Com olhares no futuro, convêm destacar a existência do projeto de Lei Complementar nº 108, de 2024, em trâmite perante o Congresso Nacional, que visa instituir o Comitê Gestor do Imposto sobre Bens e Serviços (CG-IBS), onde o seu artigo 35 procura corrigir a antinomia existente entre o artigo 35 do “atual” CTN de 1966 em face do artigo 156, da CF/88, de forma que já define que o ITBI pertence aos municípios e ao Distrito Federal.
Outro ponto contido no referido Projeto de Lei Complementar 108/2024 é que o seu artigo 38-A apresenta novas técnicas para apurar o “valor venal” do ITBI, discorrendo sobre o maior montante entre o “valor de referência” e o valor de transmissão — este, é claro que se trata do valor da avença.
Diz, ainda, que o “valor de referência” deverá ser fixado e atualizado anualmente pelo ente, mediante a análise do valor de mercado do bem, de informações prestadas pelos notários, bem como pela análise da localização, tipologia, destinação, padrão de construção e outras características do imóvel.
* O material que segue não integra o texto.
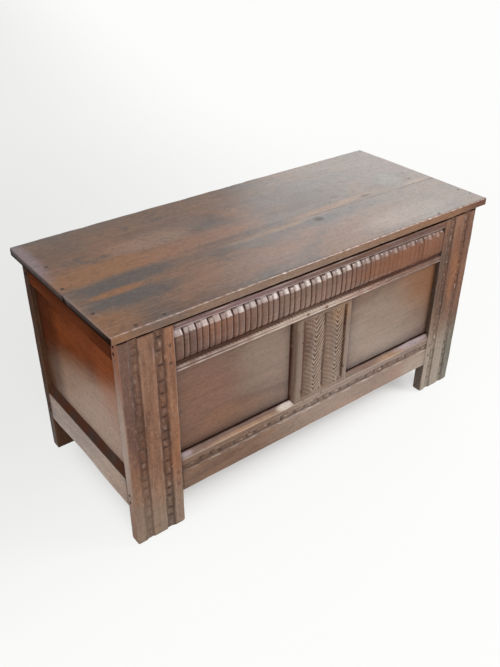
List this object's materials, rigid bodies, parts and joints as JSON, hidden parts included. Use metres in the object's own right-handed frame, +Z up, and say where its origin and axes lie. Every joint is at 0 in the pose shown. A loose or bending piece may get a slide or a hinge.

Não bastasse, estabelece que se o contribuinte discordar, ele que prove o valor de mercado do bem.
Assim, não obstante o fato de o aludido Projeto de Lei Complementar 108/2024 corrigir a atribuição da competência tributária do ITBI para os municípios e o Distrito Federal, a vagueza e as grandes possibilidades que ele confere ao fisco, para definir a base de cálculo do ITBI , numa primeira análise, parece continuar colidindo com os postulados da legalidade tributária, a uma porque o critério da base de cálculo do tributo deverá ser certo e determinado, a duas, porque a possibilidade de a autoridade fiscal atualizar e escolher qualquer dos elementos para servir à base de cálculo do tributo — sempre o maior — poderá colidir com a “não surpresa tributária”, a três, porque transferir o ônus da prova para o contribuinte litigar contra Administração aparenta inverter a ordem dos valores erigidos pelo Sistema Tributário, Estatutos e pela Constituição.